Peki, bu durum Dünya’nın ve dolayısıyla bizim bir gerçekliğimiz ise bunu nasıl değerlendirmemiz gerekli? Öncelikle bu duruma yasadışı bir olguymuş gibi bakmamamız gerekiyor. Etik kısmı sorgulanmaya açık fakat yasadışı değil. Kimse kimsenin bilgilerini çalmıyor. Herkes elleriyle teslim ediyor bilgilerini. Hani Facebook’ta “Mezar taşınızda ne yazacak?” diye doldurduğunuz testler var ya… İşte o testlere ulaşmak için Facebook sayfanızı test sitesine bağladığınız anda bilgilerinizi vermiş oluyorsunuz. Kredi kartı ile yaptığınız alışverişler, çeşitli uygulamalardaki faaliyetleriniz ile birleşince de sanal kişiliğiniz ortaya çıkıyor. İsteyen bu kişiliğe şampuan satmaya çalışır; isteyen Trump’ı satmaya çalışır. Bu bir hile değil. Bu propagandanın bu çağda aldığı hal. Büyük veri yokmuş gibi ya da çeşitli analiz ve yönlenmelerle bu verinin içerisinden başarıyla çıkılamazmış gibi davranmanın bir anlamı yok. Siyasi propaganda da çağ değişiyor. Sosyal medya bu çağın, şu an için görünen, en temel aracı haline geliyor. Ve sosyal medyada herkes hem biricik hem de değil. Trump’ın seçim çalışmasında bir an var. Şirket elindeki verileri test etmek için bir gecede 175 bin farklı reklam veriyor Facebook’a. Aynı hedefe yönlenen 175 bin farklı mesaj! Bunu hangi klasik propaganda yönteminde becerebilirsiniz? Bakın 175 bin afiş asmak değil; 175 bin farklı afiş basıp, bunları 220 milyon kişiye aynı anda ulaştırmaktan gibi bir durum bu!

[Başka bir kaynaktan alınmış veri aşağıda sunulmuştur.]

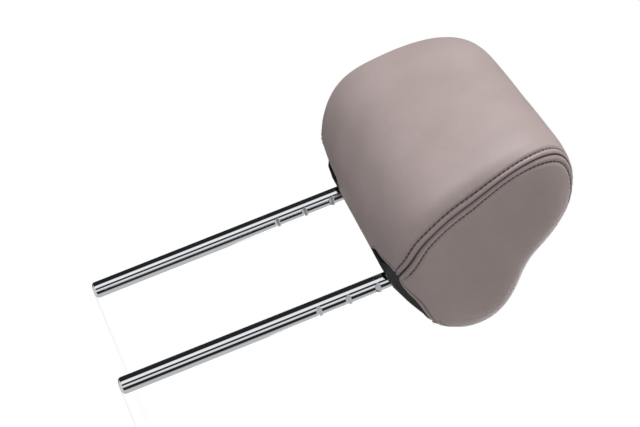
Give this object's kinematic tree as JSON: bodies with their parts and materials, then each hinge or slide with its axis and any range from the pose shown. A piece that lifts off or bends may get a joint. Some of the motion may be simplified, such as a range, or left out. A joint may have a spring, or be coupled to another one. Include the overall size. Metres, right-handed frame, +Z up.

Sonuç olarak“Büyük Veri” dediğimiz teknolojik imkan, analiz yeteneği ile birleştiği andan itibaren artık, yine klişe bir deyimle, “Hiç bir şey aynı şekilde olamaz!” Dijital izdüşümümüz, gerçek hayattaki tüm seçimlerimizi etkilediği gibi oy verme tercihlerimizi de etkiliyor ve siyasi partiler ya 2019’da girecekleri seçime yıl 2019’muş gibi girecekler ve bir şansları olacak ya da yıl 1989’muş gibi girecekler ve kazanılan en büyük başarı 1989’da kazanılan olarak kalacak.